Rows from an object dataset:
--- START ---

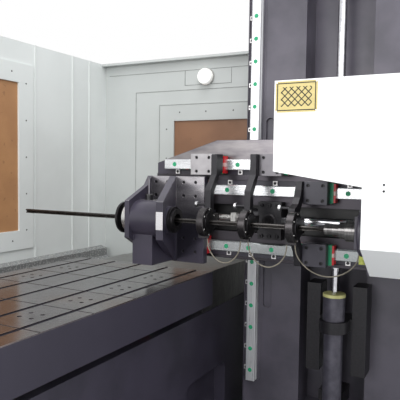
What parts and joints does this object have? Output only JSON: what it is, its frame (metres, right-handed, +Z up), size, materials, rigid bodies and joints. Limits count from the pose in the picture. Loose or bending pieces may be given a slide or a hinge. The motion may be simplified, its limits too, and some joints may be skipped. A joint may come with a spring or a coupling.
{
  "type": "cnc deep hole drilling machine",
  "caption": "Deep hole drilling machine: a gun drill on a climbing beam, steadied by whip guides and a bush housing, over a sliding T-slot table.",
  "frame": {"origin": "on the floor, in the middle of the footprint", "axes": "+X along the drill towards the spindle, +Y away from the operator along the table's travel, +Z up"},
  "size_m": [3.1, 2.466, 2.56],
  "materials": {
    "cast_paint": "satin dark violet-grey paint",
    "ground_steel": "ground face",
    "rail_steel": "ground and polished",
    "block_steel": "ground",
    "guard_paint": "smooth pale enamel",
    "tray_paint": "satin enamel",
    "filmed_glass": "brown protective film",
    "lamp_white": "frosted",
    "black_oxide": "black oxide",
    "cover_white": "gloss white enamel",
    "motor_black": "satin black",
    "chrome_rod": "polished",
    "ring_yellow": "satin",
    "dark_steel": "dark",
    "bright_steel": "turned",
    "wire_beige": "thin sheath",
    "fitting_yellow": "plated"
  },
  "bodies": {
    "base": {"base_tray": "tray_paint", "left_wall": "guard_paint", "back_wall": "guard_paint", "windows": "filmed_glass", "work_lamp": "lamp_white", "chip_channel": "tray_paint", "table_bed": "cast_paint", "table_rails": "rail_steel", "screw_supports": "dark_steel", "servo_motors": "motor_black", "column": "cast_paint", "column_rails": "rail_steel", "column_clamps": "bright_steel", "balance_cylinder": "dark_steel", "balance_ring": "ring_yellow", "balance_bracket": "motor_black", "rear_cover_fixed": "ground_steel"},
    "table": {"table": "ground_steel", "table_blocks": "block_steel", "table_nut": "block_steel", "rear_cover_table": "ground_steel"},
    "cover_section": {"rear_cover_middle": "ground_steel"},
    "table_screw": {"table_screw": "chrome_rod"},
    "vertical_screw": {"vertical_screw": "chrome_rod"},
    "beam": {"beam": "ground_steel", "beam_rails": "rail_steel", "beam_clamps": "bright_steel", "vertical_blocks": "block_steel", "vertical_nut": "block_steel", "balance_rod": "chrome_rod", "feed_bearings": "black_oxide", "push_cylinder": "bright_steel", "feed_motor": "motor_black", "spindle_cover": "cover_white"},
    "feed_screw": {"feed_screw": "chrome_rod"},
    "bush": {"bush_housing": "cast_paint", "bush_blocks": "block_steel", "drill_bush": "bright_steel", "rear_rings": "dark_steel", "lock_pin": "black_oxide", "push_rod": "chrome_rod"},
    "feed": {"feed_carriage": "cast_paint", "feed_blocks": "block_steel", "spindle_housing": "cast_paint", "spindle_motor": "motor_black", "grease_fittings": "fitting_yellow", "wire_3": "wire_beige"},
    "drill": {"spindle": "bright_steel", "drill": "dark_steel"},
    "guide_3": {"guide_3_arm": "black_oxide", "guide_3_insert": "dark_steel", "guide_3_carriage": "cast_paint", "wire_2": "wire_beige"},
    "guide_2": {"guide_2_arm": "black_oxide", "guide_2_insert": "dark_steel", "guide_2_carriage": "ground_steel", "wire_1": "wire_beige"},
    "guide_1": {"guide_1_arm": "black_oxide", "guide_1_insert": "dark_steel", "guide_1_carriage": "ground_steel"}
  },
  "joints": [
    {"name": "table_slide", "type": "slide", "parent": "base", "child": "table", "axis": [0, 1, 0], "range_m": [-0.25, 0.25]},
    {"name": "cover_slide", "type": "slide", "parent": "base", "child": "cover_section", "axis": [0, 1, 0], "range_m": [-0.126, 0.126]},
    {"name": "table_screw_spin", "type": "hinge", "parent": "base", "child": "table_screw", "pos_m": [-0.82, 0, 0.684], "axis": [0, 1, 0], "continuous": true},
    {"name": "beam_slide", "type": "slide", "parent": "base", "child": "beam", "axis": [0, 0, 1], "range_m": [-0.05, 0.6]},
    {"name": "vertical_screw_spin", "type": "hinge", "parent": "base", "child": "vertical_screw", "pos_m": [0.125, 0.75, 1.3], "axis": [0, 0, 1], "continuous": true},
    {"name": "bush_slide", "type": "slide", "parent": "beam", "child": "bush", "axis": [1, 0, 0], "range_m": [0, 0.04]},
    {"name": "feed_slide", "type": "slide", "parent": "beam", "child": "feed", "axis": [1, 0, 0], "range_m": [-0.12, 0.35]},
    {"name": "feed_screw_spin", "type": "hinge", "parent": "beam", "child": "feed_screw", "pos_m": [0.5, 0.48, 1.223], "axis": [1, 0, 0], "continuous": true},
    {"name": "guide_3_slide", "type": "slide", "parent": "feed", "child": "guide_3", "axis": [1, 0, 0], "range_m": [-0.0876, 0.0301], "deforming": ["wire_3"]},
    {"name": "guide_2_slide", "type": "slide", "parent": "guide_3", "child": "guide_2", "axis": [1, 0, 0], "range_m": [-0.0876, 0.0301], "deforming": ["wire_2"]},
    {"name": "guide_1_slide", "type": "slide", "parent": "guide_2", "child": "guide_1", "axis": [1, 0, 0], "range_m": [-0.0876, 0.0301], "deforming": ["wire_1"]},
    {"name": "drill_spin", "type": "hinge", "parent": "feed", "child": "drill", "pos_m": [0.3, 0.223, 1.223], "axis": [1, 0, 0], "continuous": true}
  ],
  "couplings": [
    {"joint": "cover_slide", "follows": "table_slide", "ratio": 0.5},
    {"joint": "table_screw_spin", "follows": "table_slide", "rad_per_m": 628.32},
    {"joint": "vertical_screw_spin", "follows": "beam_slide", "rad_per_m": 628.32},
    {"joint": "feed_screw_spin", "follows": "feed_slide", "rad_per_m": 628.32},
    {"joint": "guide_3_slide", "follows": "feed_slide", "ratio": -0.25},
    {"joint": "guide_2_slide", "follows": "feed_slide", "ratio": -0.25},
    {"joint": "guide_1_slide", "follows": "feed_slide", "ratio": -0.25}
  ]
}
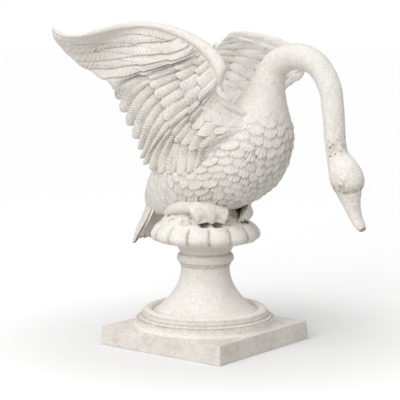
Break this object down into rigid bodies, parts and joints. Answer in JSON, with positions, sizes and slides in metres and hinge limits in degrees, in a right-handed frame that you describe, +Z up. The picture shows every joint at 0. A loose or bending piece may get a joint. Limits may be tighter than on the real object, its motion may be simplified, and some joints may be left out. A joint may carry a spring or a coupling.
{
  "type": "cast iron swan sculpture on pedestal",
  "caption": "Painted cast iron garden swan with raised wings and a down-curved neck, on a scalloped mound, turned socle and square plinth.",
  "frame": {"origin": "centre of the plinth's underside", "axes": "+Z up, +X the way the bird faces, +Y to the bird's left; the plinth's sides lie along X and Y"},
  "size_m": [0.608, 0.602, 0.7043],
  "materials": {
    "swan_paint": "matt, fine sand-cast grain, weathered",
    "pedestal_paint": "matt, fine sand-cast grain, chipped edges"
  },
  "bodies": {
    "root": {"swan": "swan_paint", "pedestal": "pedestal_paint"}
  },
  "joints": []
}
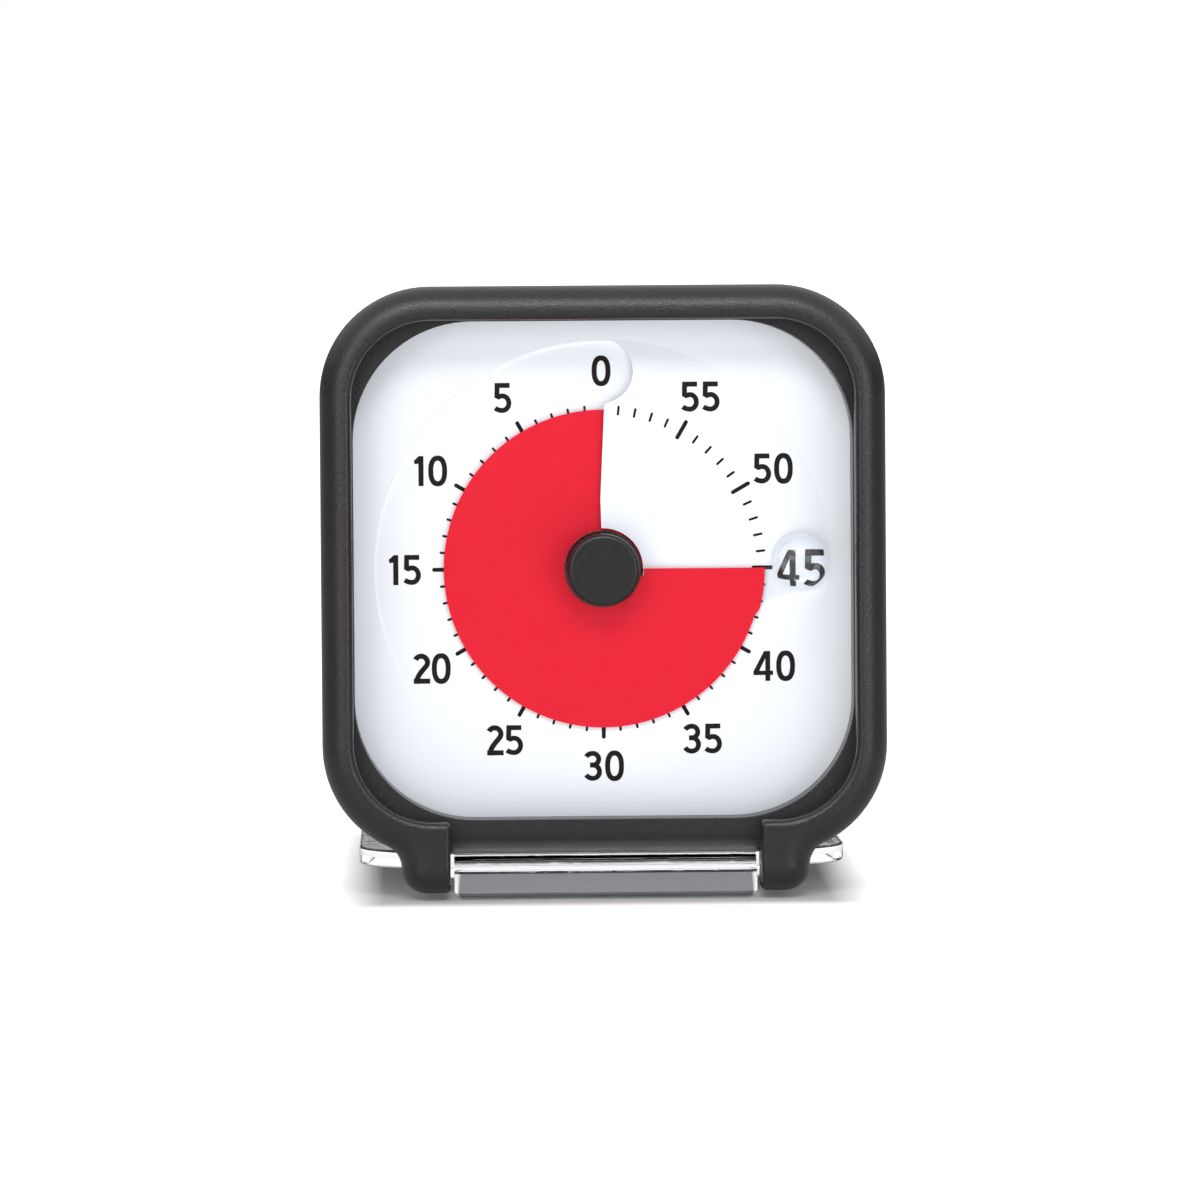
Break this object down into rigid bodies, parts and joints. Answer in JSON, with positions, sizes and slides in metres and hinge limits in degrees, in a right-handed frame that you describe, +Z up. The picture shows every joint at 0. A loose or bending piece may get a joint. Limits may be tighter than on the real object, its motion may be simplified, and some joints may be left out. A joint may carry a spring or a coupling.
{
  "type": "visual countdown timer",
  "caption": "Square desk timer whose red disk slides out of sight through a slit in the dial, standing on its folded-back clear cover.",
  "frame": {"origin": "on the table, under the middle of the object's box", "axes": "+Z up, -Y towards the reader of the dial, +X to the reader's right"},
  "size_m": [0.0762, 0.0784, 0.0827],
  "materials": {
    "black_case": "fine spark-eroded texture, black ABS",
    "white_dial": "smooth satin white",
    "red_film": "satin red film",
    "clear_plastic": "polished clear polystyrene",
    "movement_plastic": "moulded black",
    "wheel_plastic": "natural acetal",
    "steel": "zinc plated",
    "soft_iron": "pressed sheet",
    "copper": "enamelled copper wire",
    "board": "solder resist",
    "chip": "black potting",
    "nickel": "nickel plated",
    "beeper_brass": "plain brass disk",
    "lead_sleeve": "wire sleeve",
    "switch_plastic": "moulded black",
    "cell_jacket": "plain jacket with no print"
  },
  "bodies": {
    "case": {"front_housing": "black_case", "rear_cover": "black_case", "case_screws": "steel", "dial_plate": "white_dial", "movement_case": "movement_plastic", "movement_lid": "movement_plastic", "movement_screws": "steel", "stator": "soft_iron", "coil_core": "soft_iron", "coil_bobbin": "wheel_plastic", "coil_winding": "copper", "circuit_board": "board", "controller_chip": "chip", "quartz_crystal": "nickel", "beeper": "beeper_brass", "beeper_leads": "lead_sleeve", "switch_body": "switch_plastic", "switch_leads": "lead_sleeve", "battery": "cell_jacket", "positive_contact": "nickel", "battery_spring": "nickel"},
    "cover": {"clear_cover": "clear_plastic"},
    "setting": {"knob": "black_case", "arbor": "steel", "clutch_spring": "steel"},
    "disk": {"time_disk": "red_film", "finger_tab": "clear_plastic", "disk_hub": "clear_plastic"},
    "center": {"center_wheel": "wheel_plastic"},
    "third": {"third_wheel": "wheel_plastic"},
    "intermediate": {"intermediate_wheel": "wheel_plastic"},
    "rotor": {"rotor": "steel"},
    "door": {"battery_door": "black_case"},
    "switch": {"sound_switch": "switch_plastic"}
  },
  "joints": [
    {"name": "cover_swing", "type": "hinge", "parent": "case", "child": "cover", "pos_m": [0, -0.03527, 0.00324], "axis": [-1, 0, 0], "range_deg": [0, 270]},
    {"name": "timer_turn", "type": "hinge", "parent": "case", "child": "setting", "pos_m": [0, -0.02736, 0.04407], "axis": [0, -0.9989, 0.0464], "range_deg": [-270, 90]},
    {"name": "disk_ride", "type": "slide", "parent": "setting", "child": "disk", "axis": [0, -0.9989, 0.0464], "range_m": [-0.0012, 0.0004]},
    {"name": "rotor_spin", "type": "hinge", "parent": "case", "child": "rotor", "pos_m": [0.02039, -0.01482, 0.04463], "axis": [0, -0.9989, 0.0464], "continuous": true},
    {"name": "intermediate_turn", "type": "hinge", "parent": "case", "child": "intermediate", "pos_m": [0.0184, -0.01608, 0.05213], "axis": [0, -0.9989, 0.0464], "continuous": true},
    {"name": "third_turn", "type": "hinge", "parent": "case", "child": "third", "pos_m": [0.01015, -0.01855, 0.0484], "axis": [0, -0.9989, 0.0464], "continuous": true},
    {"name": "center_turn", "type": "hinge", "parent": "case", "child": "center", "pos_m": [0, -0.02107, 0.04378], "axis": [0, -0.9989, 0.0464], "continuous": true},
    {"name": "door_slide", "type": "slide", "parent": "case", "child": "door", "axis": [0, 0.9989, -0.0464], "range_m": [0, 0.02]},
    {"name": "switch_slide", "type": "slide", "parent": "case", "child": "switch", "axis": [1, 0, 0], "range_m": [0, 0.003]}
  ],
  "couplings": [
    {"joint": "timer_turn", "follows": "disk_ride", "rad_per_m": 3927},
    {"joint": "intermediate_turn", "follows": "rotor_spin", "ratio": -0.1},
    {"joint": "third_turn", "follows": "rotor_spin", "ratio": 0.0083333},
    {"joint": "center_turn", "follows": "rotor_spin", "ratio": -0.00055556}
  ]
}
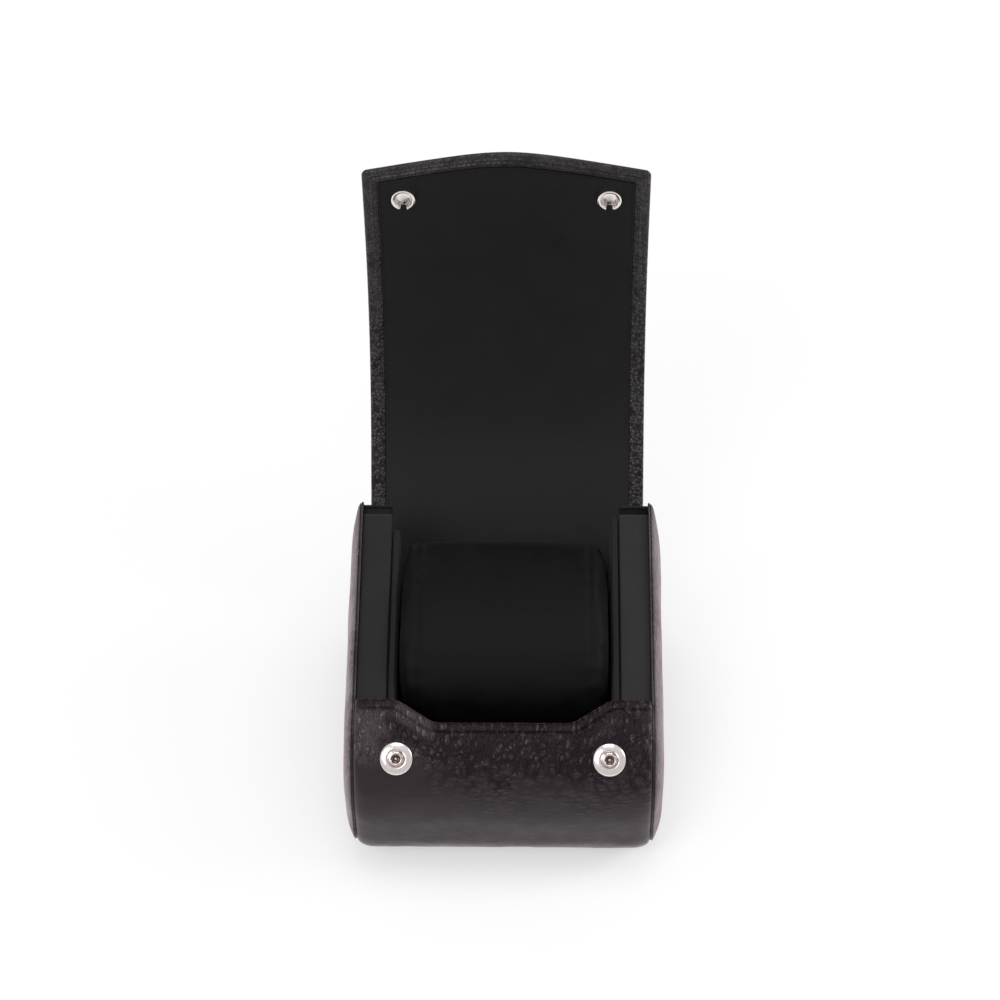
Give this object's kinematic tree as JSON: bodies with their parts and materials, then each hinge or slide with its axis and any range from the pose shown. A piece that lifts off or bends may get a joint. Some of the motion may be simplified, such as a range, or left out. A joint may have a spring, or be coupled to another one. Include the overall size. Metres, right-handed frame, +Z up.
{
  "type": "watch display case",
  "caption": "Leather case for one watch: a wrap with a notched front panel, padded ends, a roll cushion and a long flap that folds over and snaps shut.",
  "frame": {"origin": "centre of the flat base, on the surface that the case stands on", "axes": "+Z up, -Y towards the notched front panel, +X across the case to the right when seen from the front"},
  "size_m": [0.1018, 0.1668, 0.1564],
  "materials": {
    "grained_leather": "pebbled black, low sheen",
    "smooth_lining": "smooth black, matt",
    "pressed_board": "pressed board, hidden inside the leather",
    "foam": "dark foam padding, hidden inside the leather",
    "polished_nickel": "polished nickel plate"
  },
  "bodies": {
    "case": {"wrap_leather": "grained_leather", "front_board": "pressed_board", "base_board": "pressed_board", "back_board": "pressed_board", "tray_lining": "smooth_lining", "wall_lining_left": "smooth_lining", "wall_lining_right": "smooth_lining", "wall_core_left": "foam", "wall_core_right": "foam", "inner_board_left": "smooth_lining", "inner_board_right": "smooth_lining", "side_leather_left": "grained_leather", "side_leather_right": "grained_leather", "side_pad_left": "foam", "side_pad_right": "foam", "stud_left": "polished_nickel", "stud_right": "polished_nickel", "stud_washer_left": "polished_nickel", "stud_washer_right": "polished_nickel"},
    "cushion": {"cushion": "smooth_lining"},
    "flap_back": {"flap_leather_back": "grained_leather", "flap_lining_back": "smooth_lining"},
    "flap_lid": {"flap_leather_lid": "grained_leather", "flap_lining_lid": "smooth_lining"},
    "flap_tab": {"flap_leather_tab": "grained_leather", "flap_lining_tab": "smooth_lining", "socket_left": "polished_nickel", "socket_right": "polished_nickel", "socket_cap_left": "polished_nickel", "socket_cap_right": "polished_nickel"}
  },
  "joints": [
    {"name": "flap_fold", "type": "hinge", "parent": "case", "child": "flap_back", "pos_m": [0, 0.04738, 0.0235], "axis": [1, 0, 0], "range_deg": [0, 46]},
    {"name": "lid_fold", "type": "hinge", "parent": "flap_back", "child": "flap_lid", "pos_m": [0, 0.07676, 0.05393], "axis": [1, 0, 0], "range_deg": [0, 76]},
    {"name": "tab_bend", "type": "hinge", "parent": "flap_lid", "child": "flap_tab", "pos_m": [0, 0.10995, 0.12151], "axis": [1, 0, 0], "range_deg": [0, 9.54]},
    {"name": "cushion_lift", "type": "slide", "parent": "case", "child": "cushion", "axis": [0, 0, 1], "range_m": [0, 0.002]}
  ],
  "couplings": [
    {"joint": "lid_fold", "follows": "flap_fold", "ratio": 1.6507}
  ]
}
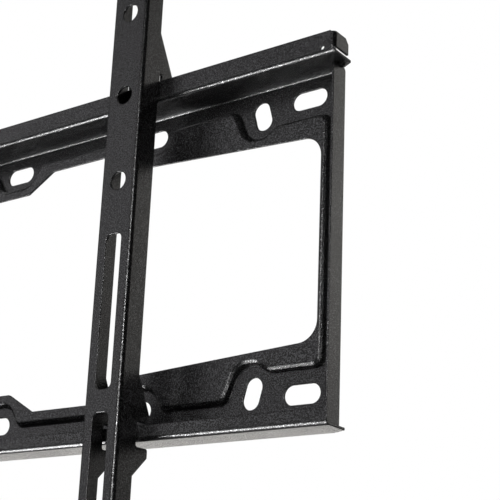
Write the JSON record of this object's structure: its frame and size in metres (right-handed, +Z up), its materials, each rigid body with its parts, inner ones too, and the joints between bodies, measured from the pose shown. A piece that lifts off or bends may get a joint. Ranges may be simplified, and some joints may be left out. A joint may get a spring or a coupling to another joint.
{
  "type": "fixed television wall bracket",
  "caption": "Fixed wall bracket for a flat television: a wide pressed wall plate with a raised border, folded lips and a window, and upright slotted arms that hook over it.",
  "frame": {"origin": "centre of the rows of wall slots, in the plane of the wall", "axes": "+X along the plate, +Y into the wall, +Z up; the arms are on the -Y side"},
  "size_m": [0.648, 0.0367, 0.43],
  "materials": {
    "black_powder_coat": "fine textured black powder coat, semi matt"
  },
  "bodies": {
    "root": {"wall_plate": "black_powder_coat", "tv_arm_left": "black_powder_coat", "tv_arm_right": "black_powder_coat"}
  },
  "joints": []
}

--- END ---

Starting at the line that contains "Write the JSON", repeat each line exactly through the last one in the listing. Include both of those lines and nothing more.

Output for this task -
Write the JSON record of this object's structure: its frame and size in metres (right-handed, +Z up), its materials, each rigid body with its parts, inner ones too, and the joints between bodies, measured from the pose shown. A piece that lifts off or bends may get a joint. Ranges may be simplified, and some joints may be left out. A joint may get a spring or a coupling to another joint.
{
  "type": "fixed television wall bracket",
  "caption": "Fixed wall bracket for a flat television: a wide pressed wall plate with a raised border, folded lips and a window, and upright slotted arms that hook over it.",
  "frame": {"origin": "centre of the rows of wall slots, in the plane of the wall", "axes": "+X along the plate, +Y into the wall, +Z up; the arms are on the -Y side"},
  "size_m": [0.648, 0.0367, 0.43],
  "materials": {
    "black_powder_coat": "fine textured black powder coat, semi matt"
  },
  "bodies": {
    "root": {"wall_plate": "black_powder_coat", "tv_arm_left": "black_powder_coat", "tv_arm_right": "black_powder_coat"}
  },
  "joints": []
}